> ## Documentation Index
> Fetch the complete documentation index at: https://docs.collinear.ai/llms.txt
> Use this file to discover all available pages before exploring further.

# Seed Data

> Domain-specific data injected into environments to create realistic starting conditions

Seed data populates simulation environments with realistic records before the agent runs. There are two layers of seeding:

## Baseline Seed Data

When an environment starts (`simlab env up`), each tool server is seeded with baseline data — the standing records that exist independent of any task. For example, an HR environment might include:

* Employee records in HRIS
* Company policies and org charts
* Existing calendar events and email threads

Baseline seed data is defined by the scenario template and runs automatically via each tool's seed services.

## Task-Specific Seed Data

Each task injects additional data on top of the baseline to set up the specific scenario the agent must solve. This is what makes the task solvable — the agent discovers the seeded data through normal tool use.
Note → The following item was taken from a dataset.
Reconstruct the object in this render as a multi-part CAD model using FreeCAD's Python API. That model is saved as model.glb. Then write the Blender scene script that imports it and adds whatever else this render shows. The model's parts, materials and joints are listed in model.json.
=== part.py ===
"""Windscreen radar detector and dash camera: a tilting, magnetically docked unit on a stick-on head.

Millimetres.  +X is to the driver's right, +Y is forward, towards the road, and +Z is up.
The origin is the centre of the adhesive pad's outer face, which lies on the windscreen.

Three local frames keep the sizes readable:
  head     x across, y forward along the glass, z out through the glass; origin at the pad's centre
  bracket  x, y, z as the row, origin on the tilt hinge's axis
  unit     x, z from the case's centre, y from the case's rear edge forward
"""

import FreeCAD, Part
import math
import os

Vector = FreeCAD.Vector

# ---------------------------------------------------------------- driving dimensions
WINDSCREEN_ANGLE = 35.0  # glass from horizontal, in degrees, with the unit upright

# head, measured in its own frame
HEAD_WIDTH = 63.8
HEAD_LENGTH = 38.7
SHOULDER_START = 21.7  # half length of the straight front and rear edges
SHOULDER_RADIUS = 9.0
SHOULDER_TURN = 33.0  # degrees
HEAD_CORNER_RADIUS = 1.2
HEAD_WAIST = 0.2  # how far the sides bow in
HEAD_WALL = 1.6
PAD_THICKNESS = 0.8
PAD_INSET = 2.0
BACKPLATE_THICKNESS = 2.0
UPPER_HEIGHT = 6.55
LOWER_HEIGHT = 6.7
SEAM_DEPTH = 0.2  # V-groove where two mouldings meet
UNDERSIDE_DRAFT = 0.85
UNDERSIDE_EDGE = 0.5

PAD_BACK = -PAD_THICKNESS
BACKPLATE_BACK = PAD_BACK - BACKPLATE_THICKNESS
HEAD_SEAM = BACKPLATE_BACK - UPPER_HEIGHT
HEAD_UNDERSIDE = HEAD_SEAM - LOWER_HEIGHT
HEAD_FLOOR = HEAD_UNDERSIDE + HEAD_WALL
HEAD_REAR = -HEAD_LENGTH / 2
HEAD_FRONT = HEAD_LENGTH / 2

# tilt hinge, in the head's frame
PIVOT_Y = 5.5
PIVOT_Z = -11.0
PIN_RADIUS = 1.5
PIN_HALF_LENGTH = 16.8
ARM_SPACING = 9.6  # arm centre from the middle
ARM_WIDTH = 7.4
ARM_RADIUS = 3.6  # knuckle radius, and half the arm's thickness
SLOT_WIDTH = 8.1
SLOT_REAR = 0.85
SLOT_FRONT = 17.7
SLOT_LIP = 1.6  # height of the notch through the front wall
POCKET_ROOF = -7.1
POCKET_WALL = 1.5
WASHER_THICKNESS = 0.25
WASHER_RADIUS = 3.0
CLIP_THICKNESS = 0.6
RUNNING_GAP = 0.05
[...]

Examples of task-specific seed data:

* An email from a hiring manager requesting an interview be scheduled
* A calendar event the agent needs to reschedule
* A chat message with a candidate question that needs a response

Task-specific seed data is defined in the task configuration and injected fresh at the start of each rollout, ensuring clean state across attempts.

## Why Seed Data Matters

Seed data is what makes simulation environments realistic rather than empty sandboxes. It provides:

* **Grounding** — Tasks reference real data present in the environment, so agents must read and reason over actual records.
* **Reproducibility** — The same seed data produces the same starting conditions across rollouts, enabling fair comparison between agents or models.
* **Isolation** — Each rollout starts from a known state, so results from one run don't leak into the next.